Interestingly, Waters doesn’t acknowledge that he replaced six pieces of music in Flamingos from the time of the 1997 laserdisc release onward, presumably for licensing reasons. This is an odd omission, given that he notes in the commentary for the Criterion release of Multiple Maniacs that he replaced a bunch of music from the original version of that film for the same reason.
The two supplements shot for this release show Waters in his mellow elder statesman role. The first is a travelogue in which he visits the locations used in the film. The house he lived in with Mink Stole as a roommate is now owned by a drummer (who is aware the film was shot in his house but hasn’t been interested enough to watch it). The land on which Divine’s mobile home was situated is now owned by an astronomer who believes that the remnants of the mobile home (which is burned down in the film) were buried underneath the land that is now his lawn.

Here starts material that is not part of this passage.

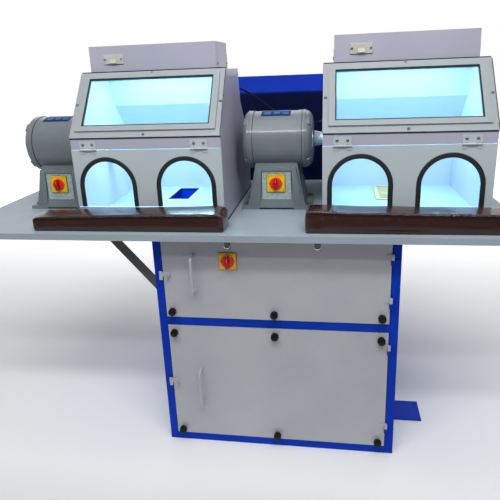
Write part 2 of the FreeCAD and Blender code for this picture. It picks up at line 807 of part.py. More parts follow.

The other original supplement is a half-hour conversation between Waters and Jim Jarmusch. Waters runs through some Flamingos trivia, including the fact that the box containing a turd that is sent to Divine in the film was filled (organically) by Divine himself the night before the shoot, and that one extreme bit of violence that was in the script was never filmed — a scene where Mink Stole’s hair was set on fire.
Jarmusch also gets Waters to talk about the legal trouble the film faced as “obscenity.” Waters notes that in certain cases he would simply plead “guilty” and vow never to have the film reshown in certain U.S. towns. (He notes that Hicksville, N.Y., was one such bastion of censorship.)
The inevitable topic of today’s “woke” culture does come up, with Waters marveling that “young white liberals” are the most woke and thus are as censorious as their right-wing predecessors. Not that the now 76-year-old Waters looks down on today’s youth in general — he notes that it is “youth’s duty to find things to scandalize me!”